[begin Task data]

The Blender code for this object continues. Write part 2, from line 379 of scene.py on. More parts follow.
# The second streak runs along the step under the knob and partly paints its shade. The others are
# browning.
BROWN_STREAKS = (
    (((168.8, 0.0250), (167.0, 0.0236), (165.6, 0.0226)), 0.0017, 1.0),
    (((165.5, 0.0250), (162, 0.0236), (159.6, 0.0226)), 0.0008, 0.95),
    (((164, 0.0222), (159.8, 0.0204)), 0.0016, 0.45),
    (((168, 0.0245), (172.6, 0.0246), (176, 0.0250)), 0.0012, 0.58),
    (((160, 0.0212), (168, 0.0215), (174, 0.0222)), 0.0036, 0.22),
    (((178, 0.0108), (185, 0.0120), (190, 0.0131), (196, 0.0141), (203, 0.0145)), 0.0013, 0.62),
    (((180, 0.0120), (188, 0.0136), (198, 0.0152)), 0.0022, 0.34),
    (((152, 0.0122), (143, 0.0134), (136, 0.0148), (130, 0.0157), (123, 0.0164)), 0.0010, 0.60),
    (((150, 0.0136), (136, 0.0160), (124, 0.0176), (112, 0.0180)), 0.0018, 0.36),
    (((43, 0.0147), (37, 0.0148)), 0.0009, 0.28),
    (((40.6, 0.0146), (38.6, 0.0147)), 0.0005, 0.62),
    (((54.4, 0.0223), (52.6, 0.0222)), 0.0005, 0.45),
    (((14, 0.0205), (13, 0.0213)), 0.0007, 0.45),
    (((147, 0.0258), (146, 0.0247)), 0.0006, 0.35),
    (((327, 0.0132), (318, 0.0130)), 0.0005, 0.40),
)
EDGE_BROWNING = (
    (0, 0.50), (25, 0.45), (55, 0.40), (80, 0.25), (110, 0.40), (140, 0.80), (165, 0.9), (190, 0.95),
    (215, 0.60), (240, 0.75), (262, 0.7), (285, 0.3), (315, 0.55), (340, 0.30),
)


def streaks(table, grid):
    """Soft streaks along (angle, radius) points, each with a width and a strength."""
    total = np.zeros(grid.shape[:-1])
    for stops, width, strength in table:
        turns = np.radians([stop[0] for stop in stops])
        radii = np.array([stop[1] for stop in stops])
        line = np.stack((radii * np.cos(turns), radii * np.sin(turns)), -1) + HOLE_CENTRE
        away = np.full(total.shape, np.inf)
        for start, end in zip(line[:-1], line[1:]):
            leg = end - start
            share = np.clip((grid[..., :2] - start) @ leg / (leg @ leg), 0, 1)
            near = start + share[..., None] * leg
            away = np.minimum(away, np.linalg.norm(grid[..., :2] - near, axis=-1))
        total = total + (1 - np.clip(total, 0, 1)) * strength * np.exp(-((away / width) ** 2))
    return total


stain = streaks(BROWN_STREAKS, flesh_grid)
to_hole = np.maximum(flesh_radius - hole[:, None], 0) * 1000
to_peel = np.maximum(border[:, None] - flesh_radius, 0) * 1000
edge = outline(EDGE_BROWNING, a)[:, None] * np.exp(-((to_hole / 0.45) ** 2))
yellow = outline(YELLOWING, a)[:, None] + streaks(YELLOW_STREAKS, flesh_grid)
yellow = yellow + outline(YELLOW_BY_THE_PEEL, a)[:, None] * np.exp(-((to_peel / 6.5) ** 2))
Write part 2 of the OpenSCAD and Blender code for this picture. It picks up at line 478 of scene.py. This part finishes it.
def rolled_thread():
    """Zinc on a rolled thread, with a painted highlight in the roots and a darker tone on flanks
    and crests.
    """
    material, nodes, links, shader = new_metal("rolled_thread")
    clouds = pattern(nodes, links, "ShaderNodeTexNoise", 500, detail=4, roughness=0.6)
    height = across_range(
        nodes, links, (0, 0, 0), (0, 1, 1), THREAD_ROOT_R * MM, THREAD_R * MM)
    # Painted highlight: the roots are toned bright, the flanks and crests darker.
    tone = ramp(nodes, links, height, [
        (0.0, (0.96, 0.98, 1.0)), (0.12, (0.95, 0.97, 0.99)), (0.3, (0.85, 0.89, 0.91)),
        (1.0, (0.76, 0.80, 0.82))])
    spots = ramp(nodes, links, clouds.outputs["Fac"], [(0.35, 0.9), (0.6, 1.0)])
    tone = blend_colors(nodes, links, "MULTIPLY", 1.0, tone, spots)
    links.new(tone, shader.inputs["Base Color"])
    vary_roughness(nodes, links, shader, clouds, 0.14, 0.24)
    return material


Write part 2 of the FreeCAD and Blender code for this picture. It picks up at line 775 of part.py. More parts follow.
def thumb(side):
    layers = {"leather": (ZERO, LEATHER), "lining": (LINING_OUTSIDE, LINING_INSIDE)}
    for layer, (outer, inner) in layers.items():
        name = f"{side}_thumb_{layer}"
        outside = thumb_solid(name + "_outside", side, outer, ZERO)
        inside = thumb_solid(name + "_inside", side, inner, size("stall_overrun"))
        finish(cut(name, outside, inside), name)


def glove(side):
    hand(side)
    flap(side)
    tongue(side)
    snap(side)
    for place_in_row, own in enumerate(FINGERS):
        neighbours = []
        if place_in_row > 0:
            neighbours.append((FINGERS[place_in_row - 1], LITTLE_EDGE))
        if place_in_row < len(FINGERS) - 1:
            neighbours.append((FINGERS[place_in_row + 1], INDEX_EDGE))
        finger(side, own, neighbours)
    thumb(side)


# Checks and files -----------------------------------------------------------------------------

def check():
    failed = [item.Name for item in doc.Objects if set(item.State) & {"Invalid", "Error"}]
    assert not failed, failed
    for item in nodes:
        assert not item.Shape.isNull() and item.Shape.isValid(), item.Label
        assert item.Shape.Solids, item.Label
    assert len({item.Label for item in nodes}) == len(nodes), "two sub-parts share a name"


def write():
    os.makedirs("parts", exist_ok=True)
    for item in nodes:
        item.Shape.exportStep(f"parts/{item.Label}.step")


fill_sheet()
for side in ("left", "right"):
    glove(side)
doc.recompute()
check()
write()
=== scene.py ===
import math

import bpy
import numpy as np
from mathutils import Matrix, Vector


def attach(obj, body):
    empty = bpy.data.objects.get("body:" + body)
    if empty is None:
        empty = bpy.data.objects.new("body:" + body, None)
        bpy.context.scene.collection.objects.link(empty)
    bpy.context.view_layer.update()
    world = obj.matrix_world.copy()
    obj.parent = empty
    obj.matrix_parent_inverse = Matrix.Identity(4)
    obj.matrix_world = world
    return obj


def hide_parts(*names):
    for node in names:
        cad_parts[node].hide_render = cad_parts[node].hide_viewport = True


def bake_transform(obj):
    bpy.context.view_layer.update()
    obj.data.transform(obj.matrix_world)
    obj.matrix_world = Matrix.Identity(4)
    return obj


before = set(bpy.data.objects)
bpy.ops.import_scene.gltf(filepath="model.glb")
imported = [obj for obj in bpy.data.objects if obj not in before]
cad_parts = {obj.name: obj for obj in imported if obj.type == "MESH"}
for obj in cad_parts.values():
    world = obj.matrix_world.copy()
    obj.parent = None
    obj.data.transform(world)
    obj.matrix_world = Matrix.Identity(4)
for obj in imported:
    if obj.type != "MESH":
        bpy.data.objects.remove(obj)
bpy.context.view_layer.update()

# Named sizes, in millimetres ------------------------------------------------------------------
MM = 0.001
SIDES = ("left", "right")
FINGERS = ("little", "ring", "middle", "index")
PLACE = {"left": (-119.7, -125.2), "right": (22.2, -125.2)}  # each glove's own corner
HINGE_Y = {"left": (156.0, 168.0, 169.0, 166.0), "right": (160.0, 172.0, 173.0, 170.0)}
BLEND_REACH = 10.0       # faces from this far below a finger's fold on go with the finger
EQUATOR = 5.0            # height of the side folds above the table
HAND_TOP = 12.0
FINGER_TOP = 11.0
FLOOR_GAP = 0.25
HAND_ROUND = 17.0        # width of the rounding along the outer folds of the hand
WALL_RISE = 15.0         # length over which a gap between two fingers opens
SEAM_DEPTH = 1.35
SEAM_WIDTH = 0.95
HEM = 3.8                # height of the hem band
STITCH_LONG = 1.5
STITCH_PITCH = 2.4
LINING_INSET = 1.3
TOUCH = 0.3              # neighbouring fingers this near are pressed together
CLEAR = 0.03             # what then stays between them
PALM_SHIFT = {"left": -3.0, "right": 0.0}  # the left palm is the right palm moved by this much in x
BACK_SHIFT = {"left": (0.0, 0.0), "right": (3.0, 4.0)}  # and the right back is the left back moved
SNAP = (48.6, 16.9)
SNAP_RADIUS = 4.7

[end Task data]

> _Short task_
Copy every line of the listing that includes the string "True".

> _Task result_
    os.makedirs("parts", exist_ok=True)
        cad_parts[node].hide_render = cad_parts[node].hide_viewport = True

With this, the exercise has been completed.